* **Task objective**: Reproduce all of the data exactly, with no line skipped.

* **Data provided**:
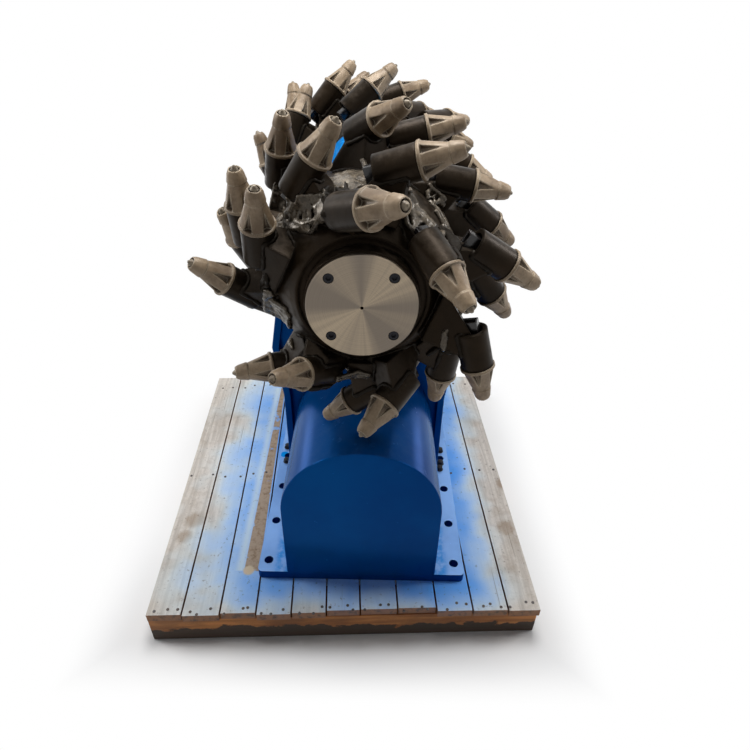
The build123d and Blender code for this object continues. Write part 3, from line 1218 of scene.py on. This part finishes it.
def makePickHeads(word):
    size = pickHead
    low, high = Vector(size["headLow"]), Vector(size["headHigh"])
    head = [size["headFoot"], *evenSteps(low, high, size["headRings"] - 1)]
    stretches = ((size["shank"], 0), (size["collar"], 0), (head, size["fluteDeep"]), (size["nose"], 0))
    shape = bmesh.new()
    rings = []
    for outline, deep in stretches:
        for height, radius in outline:
            rings.append([shape.verts.new(at) for at in fluteRing(height, radius, deep)])
    for below, above in zip(rings, rings[1:]):
        for n in range(len(below)):
            m = (n + 1) % len(below)
            shape.faces.new((below[n], below[m], above[m], above[n]))
    shape.faces.new(list(reversed(rings[0])))
    shape.faces.new(rings[-1])
    bmesh.ops.recalc_face_normals(shape, faces=shape.faces)
    mesh = bpy.data.meshes.new("pickHead")
    shape.to_mesh(mesh)
    shape.free()
    one = addObject("pickHead", mesh)
    # each pick turns freely in its holder, so each stands at an angle of its own
    dice = random.Random(21 if word == "front" else 22)
    places = []
    for tip, way in pickAxes(word):
        spin = Matrix.Rotation(dice.uniform(0, math.tau), 4, "Z")
        places.append(behindTip(tip, way, size["tipZ"]) @ spin)
    picks = copyTo(one, "pick_heads_" + word, places)
    settle(picks, "pickSteel", "drums", 28)
    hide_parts("picks_" + word)
    print(picks.name, len(picks.data.polygons), "faces")


for _, word in bothSides:
    makePickHeads(word)


footBolt = {
    "headR": 0.0092,
    "headT": 0.011,
    "crownInset": 0.0022,
    "crownT": 0.0012,
    "washerR": 0.0125,
    "washerT": 0.002,
    "edge": 0.0008,
    # x, y and turn of each
    "places": (
        (-0.28, 0.044, 10), (-0.274, -0.03, 35),
        (0.275, 0.038, 0), (0.271, -0.028, 22), (0.266, -0.056, 48),
    ),
}


def makeFootBolts():
    size = footBolt
    cornerR = size["headR"] / math.cos(math.pi / 6)
    head = startRound(6, cornerR, size["headT"], size["washerT"])
    pickFaces(head, facesUp)
    pushInset(size["crownInset"], size["crownT"])
    washer = startRound(32, size["washerR"], size["washerT"])
    onlyPick(head, washer)
    bpy.ops.object.join()
    bolt = bpy.context.object
    modify(bolt, "BEVEL", width=size["edge"], segments=2)
    places = []
    for x, y, turn in size["places"]:
        places.append(Matrix.Translation((x, y, plateTopZ)) @ turnAbout("Z", turn))
    bolts = copyTo(bolt, "foot_bolts", places)
    settle(bolts, "boltBlack", "frame")


makeFootBolts()
print("foot bolts made")


nail = {
    "headR": 0.0042,
    "headT": 0.0012,
    "sides": 12,
    "domeInset": 0.35,
    "domeRise": 0.4,
    # place along the planks, with the places across each plank in shares of the pitch
    "rows": ((-0.56, (-0.3, 0.02, 0.31)), (-0.027, (-0.27, 0.26)), (0.505, (-0.28, 0.25))),
    "wander": 0.012,
    "plateClear": (0.305, 0.495),
}


def makeNails():
    size = nail
    board = palletLook
    dice = random.Random(5)
    head = startRound(size["sides"], size["headR"], size["headT"])
    pickFaces(head, facesUp)
    bpy.ops.mesh.inset(thickness=size["headR"] * size["domeInset"], depth=0)
    bpy.ops.transform.translate(value=(0, 0, size["headT"] * size["domeRise"]))
    bpy.ops.object.mode_set(mode="OBJECT")
    onBoard = Matrix.Translation(board["middle"]) @ turnAbout("Z", board["turnDegrees"])
    places = []
    start = -sum(board["plankShares"]) / 2
    for share in board["plankShares"]:
        centre = (start + share / 2) * board["pitch"]
        start += share
        for y, spots in size["rows"]:
            for spot in spots:
                x = centre + spot * board["pitch"] + dice.uniform(-1, 1) * size["wander"]
                at = (x, y + dice.uniform(-1, 1) * size["wander"], 0)
                places.append(onBoard @ Matrix.Translation(at))
    # no nails under the plate
    wide, long = size["plateClear"]
    clear = [p for p in places if abs(p.translation.x) > wide or abs(p.translation.y) > long]
    nails = copyTo(head, "plank_nails", clear)
    settle(nails, "nailSteel", "frame")


makeNails()
print("nails made")


# light and floor

def seenDirectly(tree):
    path = put(tree, "ShaderNodeLightPath").outputs
    mirrored = calc(tree, "MAXIMUM", path["Is Glossy Ray"], path["Is Transmission Ray"])
    return calc(tree, "MAXIMUM", path["Is Camera Ray"], mirrored)


def showBlend(tree, output, share, a, b):
    inputs = {0: share, 1: a.outputs[0], 2: b.outputs[0]}
    mix = put(tree, "ShaderNodeMixShader", inputs)
    plug(tree, output, {"Surface": mix.outputs[0]})


studio = {
    "size": 60,
    "below": 0.0005,
    "grey": colour(0.92, 0.92, 0.92),
    # distance from the pallet's middle over which the floor turns white
    "whiteFrom": (0.585, 0.76),
    "sky": colour(0.95, 0.97, 1.0),
    # light from the front to the back
    "skyStrength": (-0.8, 0.8, 0.06, 0.26),
}


def makeFloor():
    clearPick()
    bpy.ops.mesh.primitive_plane_add(size=studio["size"], location=(0, 0, floorZ - studio["below"]))
    floor = bpy.context.object
    floor.name = "studio_floor"
    applyPlace()
    material, tree, shader = startMaterial("paleFloor")
    inputs = {"Base Color": studio["grey"], "Roughness": 0.9, "Specular IOR Level": 0.0}
    plug(tree, shader, inputs)
    # white to the camera further out, while the shadow stays near the pallet
    away = vector(tree, "SUBTRACT", objectPlace(tree), palletLook["middle"])
    away = vector(tree, "ABSOLUTE", away)
    beyond = calc(tree, "MAXIMUM", part(tree, away, "X"), part(tree, away, "Y"))
    white = times(tree, seenDirectly(tree), ease(tree, beyond, *studio["whiteFrom"]))
    glow = put(tree, "ShaderNodeEmission", {"Color": colour(1, 1, 1), "Strength": 1.0})
    showBlend(tree, tree.nodes["Material Output"], white, shader, glow)
    floor.data.materials.append(material)


def makeWorld():
    world = bpy.data.worlds.new("studioWorld")
    scene.world = world
    world.use_nodes = True
    tree = world.node_tree
    tree.nodes.clear()
    way = part(tree, put(tree, "ShaderNodeTexCoord").outputs["Generated"], "Y")
    strength = ease(tree, way, *studio["skyStrength"])
    soft = put(tree, "ShaderNodeBackground", {"Color": studio["sky"], "Strength": strength})
    white = put(tree, "ShaderNodeBackground", {"Color": colour(1, 1, 1), "Strength": 1.0})
    showBlend(tree, put(tree, "ShaderNodeOutputWorld"), seenDirectly(tree), soft, white)


makeCamera()
makeFloor()
makeWorld()
makeLamp("topSoft", (0.1, 0.3, 3.4), (0, 0, 0.6), 1.5, 84)
makeLamp("leftFront", (-2.6, 0.2, 2.2), (0, 0, 0.6), 0.9, 36)
makeLamp("rightFront", (2.6, 0.3, 2.2), (0, 0, 0.6), 0.9, 27)
makeLamp("leftBack", (-2.5, 2.0, 0.3), (0, -0.2, 0.45), 0.7, 4)
makeLamp("rightBack", (2.5, 2.0, 0.3), (0, -0.2, 0.45), 0.7, 4)
scene.view_settings.view_transform = "Standard"
print("light, floor and camera made")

* **The solution**:
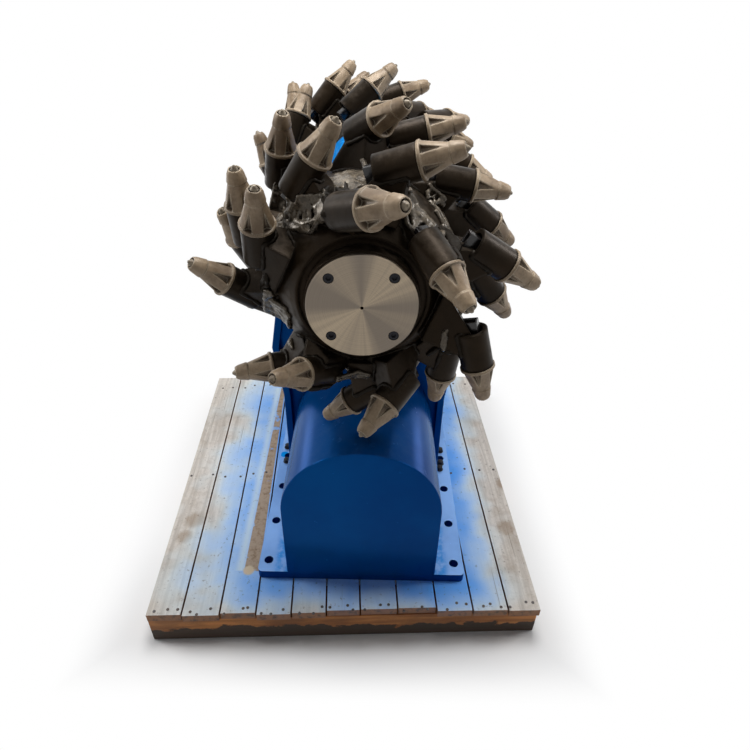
The build123d and Blender code for this object continues. Write part 3, from line 1218 of scene.py on. This part finishes it.
def makePickHeads(word):
    size = pickHead
    low, high = Vector(size["headLow"]), Vector(size["headHigh"])
    head = [size["headFoot"], *evenSteps(low, high, size["headRings"] - 1)]
    stretches = ((size["shank"], 0), (size["collar"], 0), (head, size["fluteDeep"]), (size["nose"], 0))
    shape = bmesh.new()
    rings = []
    for outline, deep in stretches:
        for height, radius in outline:
            rings.append([shape.verts.new(at) for at in fluteRing(height, radius, deep)])
    for below, above in zip(rings, rings[1:]):
        for n in range(len(below)):
            m = (n + 1) % len(below)
            shape.faces.new((below[n], below[m], above[m], above[n]))
    shape.faces.new(list(reversed(rings[0])))
    shape.faces.new(rings[-1])
    bmesh.ops.recalc_face_normals(shape, faces=shape.faces)
    mesh = bpy.data.meshes.new("pickHead")
    shape.to_mesh(mesh)
    shape.free()
    one = addObject("pickHead", mesh)
    # each pick turns freely in its holder, so each stands at an angle of its own
    dice = random.Random(21 if word == "front" else 22)
    places = []
    for tip, way in pickAxes(word):
        spin = Matrix.Rotation(dice.uniform(0, math.tau), 4, "Z")
        places.append(behindTip(tip, way, size["tipZ"]) @ spin)
    picks = copyTo(one, "pick_heads_" + word, places)
    settle(picks, "pickSteel", "drums", 28)
    hide_parts("picks_" + word)
    print(picks.name, len(picks.data.polygons), "faces")


for _, word in bothSides:
    makePickHeads(word)


footBolt = {
    "headR": 0.0092,
    "headT": 0.011,
    "crownInset": 0.0022,
    "crownT": 0.0012,
    "washerR": 0.0125,
    "washerT": 0.002,
    "edge": 0.0008,
    # x, y and turn of each
    "places": (
        (-0.28, 0.044, 10), (-0.274, -0.03, 35),
        (0.275, 0.038, 0), (0.271, -0.028, 22), (0.266, -0.056, 48),
    ),
}


def makeFootBolts():
    size = footBolt
    cornerR = size["headR"] / math.cos(math.pi / 6)
    head = startRound(6, cornerR, size["headT"], size["washerT"])
    pickFaces(head, facesUp)
    pushInset(size["crownInset"], size["crownT"])
    washer = startRound(32, size["washerR"], size["washerT"])
    onlyPick(head, washer)
    bpy.ops.object.join()
    bolt = bpy.context.object
    modify(bolt, "BEVEL", width=size["edge"], segments=2)
    places = []
    for x, y, turn in size["places"]:
        places.append(Matrix.Translation((x, y, plateTopZ)) @ turnAbout("Z", turn))
    bolts = copyTo(bolt, "foot_bolts", places)
    settle(bolts, "boltBlack", "frame")


makeFootBolts()
print("foot bolts made")


nail = {
    "headR": 0.0042,
    "headT": 0.0012,
    "sides": 12,
    "domeInset": 0.35,
    "domeRise": 0.4,
    # place along the planks, with the places across each plank in shares of the pitch
    "rows": ((-0.56, (-0.3, 0.02, 0.31)), (-0.027, (-0.27, 0.26)), (0.505, (-0.28, 0.25))),
    "wander": 0.012,
    "plateClear": (0.305, 0.495),
}


def makeNails():
    size = nail
    board = palletLook
    dice = random.Random(5)
    head = startRound(size["sides"], size["headR"], size["headT"])
    pickFaces(head, facesUp)
    bpy.ops.mesh.inset(thickness=size["headR"] * size["domeInset"], depth=0)
    bpy.ops.transform.translate(value=(0, 0, size["headT"] * size["domeRise"]))
    bpy.ops.object.mode_set(mode="OBJECT")
    onBoard = Matrix.Translation(board["middle"]) @ turnAbout("Z", board["turnDegrees"])
    places = []
    start = -sum(board["plankShares"]) / 2
    for share in board["plankShares"]:
        centre = (start + share / 2) * board["pitch"]
        start += share
        for y, spots in size["rows"]:
            for spot in spots:
                x = centre + spot * board["pitch"] + dice.uniform(-1, 1) * size["wander"]
                at = (x, y + dice.uniform(-1, 1) * size["wander"], 0)
                places.append(onBoard @ Matrix.Translation(at))
    # no nails under the plate
    wide, long = size["plateClear"]
    clear = [p for p in places if abs(p.translation.x) > wide or abs(p.translation.y) > long]
    nails = copyTo(head, "plank_nails", clear)
    settle(nails, "nailSteel", "frame")


makeNails()
print("nails made")


# light and floor

def seenDirectly(tree):
    path = put(tree, "ShaderNodeLightPath").outputs
    mirrored = calc(tree, "MAXIMUM", path["Is Glossy Ray"], path["Is Transmission Ray"])
    return calc(tree, "MAXIMUM", path["Is Camera Ray"], mirrored)


def showBlend(tree, output, share, a, b):
    inputs = {0: share, 1: a.outputs[0], 2: b.outputs[0]}
    mix = put(tree, "ShaderNodeMixShader", inputs)
    plug(tree, output, {"Surface": mix.outputs[0]})


studio = {
    "size": 60,
    "below": 0.0005,
    "grey": colour(0.92, 0.92, 0.92),
    # distance from the pallet's middle over which the floor turns white
    "whiteFrom": (0.585, 0.76),
    "sky": colour(0.95, 0.97, 1.0),
    # light from the front to the back
    "skyStrength": (-0.8, 0.8, 0.06, 0.26),
}


def makeFloor():
    clearPick()
    bpy.ops.mesh.primitive_plane_add(size=studio["size"], location=(0, 0, floorZ - studio["below"]))
    floor = bpy.context.object
    floor.name = "studio_floor"
    applyPlace()
    material, tree, shader = startMaterial("paleFloor")
    inputs = {"Base Color": studio["grey"], "Roughness": 0.9, "Specular IOR Level": 0.0}
    plug(tree, shader, inputs)
    # white to the camera further out, while the shadow stays near the pallet
    away = vector(tree, "SUBTRACT", objectPlace(tree), palletLook["middle"])
    away = vector(tree, "ABSOLUTE", away)
    beyond = calc(tree, "MAXIMUM", part(tree, away, "X"), part(tree, away, "Y"))
    white = times(tree, seenDirectly(tree), ease(tree, beyond, *studio["whiteFrom"]))
    glow = put(tree, "ShaderNodeEmission", {"Color": colour(1, 1, 1), "Strength": 1.0})
    showBlend(tree, tree.nodes["Material Output"], white, shader, glow)
    floor.data.materials.append(material)


def makeWorld():
    world = bpy.data.worlds.new("studioWorld")
    scene.world = world
    world.use_nodes = True
    tree = world.node_tree
    tree.nodes.clear()
    way = part(tree, put(tree, "ShaderNodeTexCoord").outputs["Generated"], "Y")
    strength = ease(tree, way, *studio["skyStrength"])
    soft = put(tree, "ShaderNodeBackground", {"Color": studio["sky"], "Strength": strength})
    white = put(tree, "ShaderNodeBackground", {"Color": colour(1, 1, 1), "Strength": 1.0})
    showBlend(tree, put(tree, "ShaderNodeOutputWorld"), seenDirectly(tree), soft, white)


makeCamera()
makeFloor()
makeWorld()
makeLamp("topSoft", (0.1, 0.3, 3.4), (0, 0, 0.6), 1.5, 84)
makeLamp("leftFront", (-2.6, 0.2, 2.2), (0, 0, 0.6), 0.9, 36)
makeLamp("rightFront", (2.6, 0.3, 2.2), (0, 0, 0.6), 0.9, 27)
makeLamp("leftBack", (-2.5, 2.0, 0.3), (0, -0.2, 0.45), 0.7, 4)
makeLamp("rightBack", (2.5, 2.0, 0.3), (0, -0.2, 0.45), 0.7, 4)
scene.view_settings.view_transform = "Standard"
print("light, floor and camera made")